True darkness dresses in purple

But for all its problems, there is some level of enjoyment to be had with this series. Even if the shamelessly cheap fight sequences grow old very quickly, other quirks such as the ninjas politely greeting each other before battle remain somewhat amusing. And while praising the actual flash animation in regards to quality might be overselling it a bit, it does have some charm to it that fits the tone and aesthetic of the series. If the whole show had been done in that style there would probably be less to say about it, but I’d argue that it would be somewhat more memorable.

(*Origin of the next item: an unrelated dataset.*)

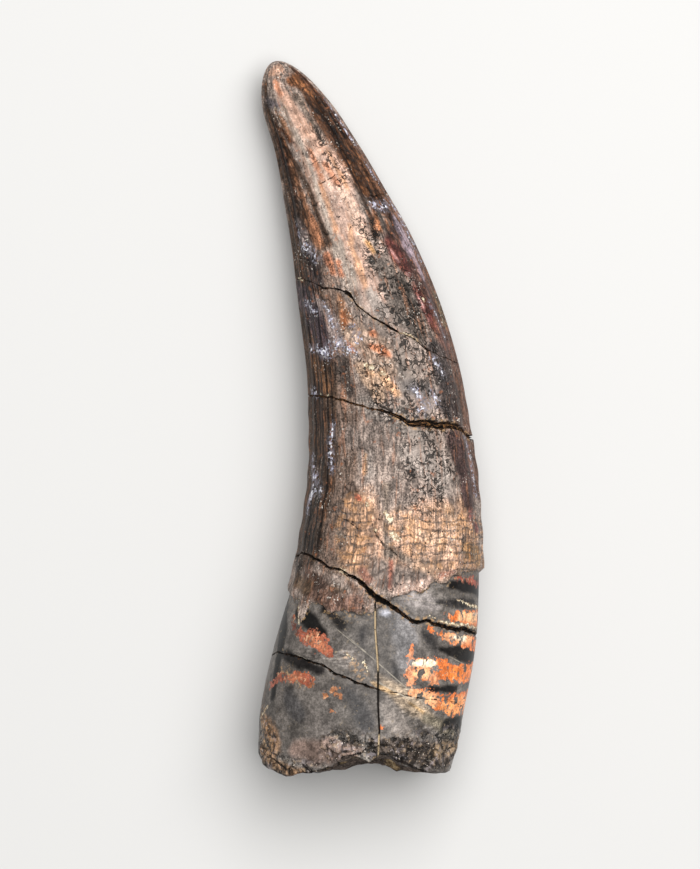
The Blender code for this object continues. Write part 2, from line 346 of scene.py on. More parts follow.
ROOT_CRACK = Crack((
    (161, -24.2, 0.07, 0.12), (131, -24.9, 0.11, 0.25), (120, -25.4, 0.12, 0.3), (110, -26.2, 0.12, 0.3),
    (97, -27.2, 0.11, 0.28), (87, -27.8, 0.09, 0.2), (82, -28.1, 0.06, 0), (60, -28.8, 0.06, 0),
    (10, -30, 0.08, 0), (310, -30.4, 0.08, 0.12), (250, -28.6, 0.11, 0.25), (205, -25.6, 0.09, 0.18),
))
LOWER_CRACK = Crack((
    (168, -14.1, 0.08, 0.2), (151, -14.1, 0.13, 0.35), (133, -15.2, 0.17, 0.4), (127, -15.5, 0.13, 0.4),
    (122, -15.6, 0.12, 0.4), (116, -16.1, 0.16, 0.5), (109, -16.7, 0.21, 0.6), (104, -17.3, 0.26, 0.7),
    (100, -17.9, 0.33, 0.8), (95, -18.5, 0.34, 0.8), (89, -19, 0.27, 0.75), (84, -19.5, 0.23, 0.65),
    (77, -20.2, 0.21, 0.6), (71, -20.9, 0.21, 0.6), (66, -21.1, 0.21, 0.6), (62, -20.8, 0.18, 0.55),
    (57, -21.3, 0.2, 0.55), (46, -21.8, 0.22, 0.55), (33, -21.9, 0.24, 0.55), (10, -22.5, 0.24, 0.5),
    (345, -23.3, 0.18, 0.4), (312, -22.8, 0.15, 0.36), (282, -21.6, 0.18, 0.4), (252, -19, 0.18, 0.36),
    (220, -16.6, 0.14, 0.3), (190, -14.9, 0.09, 0.24),
))
BELLY_CRACK = Crack((
    (168, 2.3, 0.08, 0.22), (153, 2.2, 0.09, 0.28), (140, 2.2, 0.1, 0.34), (125, 1.8, 0.11, 0.38),
    (112, 1.4, 0.11, 0.38), (104, 1, 0.09, 0.34), (97, 0.8, 0.1, 0.36), (91, 0.6, 0.16, 0.5),
    (84, 0.2, 0.22, 0.65), (77, -0.5, 0.3, 0.75), (70, -0.5, 0.38, 0.8), (62, -0.6, 0.4, 0.8),
    (46, -0.7, 0.4, 0.8), (37, -0.7, 0.38, 0.75), (29, -0.9, 0.34, 0.7), (14, -1.9, 0.26, 0.5),
    (350, -2.2, 0.2, 0.34), (322, -1.4, 0.16, 0.34), (292, 0.1, 0.17, 0.36), (255, 1.3, 0.13, 0.3),
    (215, 2.4, 0.09, 0.24),
))
UPPER_CRACK = Crack((
    (164, 14.5, 0.05, 0.08), (148, 14.4, 0.05, 0.1), (139, 13.9, 0.05, 0.12), (127, 13.6, 0.07, 0.2),
    (110, 13.2, 0.08, 0.24), (108, 13.2, 0.28, 0.5), (104, 12.6, 0.36, 0.55), (102, 11.9, 0.15, 0.5),
    (99, 11.4, 0.11, 0.45), (90, 10.4, 0.12, 0.42), (81, 9.7, 0.15, 0.45), (77, 9.2, 0.18, 0.45),
    (72, 8.9, 0.1, 0.34), (67, 8.6, 0.05, 0.12), (59, 8.1, 0.05, 0.12), (56, 7.7, 0.12, 0.3),
    (50, 7.2, 0.13, 0.34), (46, 6.9, 0.06, 0.14), (37, 6.5, 0.05, 0.14), (8, 5.8, 0.05, 0.1),
    (330, 6.6, 0.07, 0.12), (285, 9.8, 0.11, 0.24), (240, 12.9, 0.1, 0.2), (200, 14.4, 0.05, 0.06),
))
TIP_CRACK = Crack((
    (170, 24.6, 0.05, 0), (118, 24.1, 0.05, 0), (111, 24.2, 0.05, 0.1), (97, 24.8, 0.06, 0.12),
    (80, 25.4, 0.05, 0.1), (70, 25.3, 0.05, 0), (52, 23.4, 0.06, 0), (44, 23.2, 0.09, 0.12),
    (18, 23.5, 0.09, 0.12), (0, 23.8, 0.05, 0), (270, 24.4, 0.05, 0),
))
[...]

Finally there’s the character designs, which show a great deal of imagination that is unfortunately squandered on static models. The term ‘ninja’ in the traditional sense is used very loosely in this series, with most of Ninja Slayer’s opponents taking monstrous forms that are usually more ridiculous than the last. Though the fights rarely have any real variety to them, at least with the ninjas you never know quite what you’re going to get each week. It also helps the really big bads – such as Laomoto Khan and the high ranking Dark Ninja, stand out all the more as they’re more traditionally ‘ninja’ in design.

A Bebop-lookablike Ninja
Hey Bebop, you're in the wrong show!

Ninja Slayer From Animation is quite a difficult series to pin down. One can't deny it's sheer energy and over the top nature, but the intentionally cheap nature of the series doesn't serve a clear purpose. Is it supposed to be funny? Is it a commentary on the inherent tackiness of the source material and the genre? Whatever the answer is, it's a joke that gets really old quickly and simply isn't suited to a series of this length. This is a show that has flashes of fist-pumping moments that you can't help but shout "YEEEART!" with, but are lost mostly lost among a dull narrative where very few fight scenes (or even episodes) are especially memorable. If there was one thing Trigger should have taken away from Inferno Cop, it's that it's brevity was the source of its comedy and its success.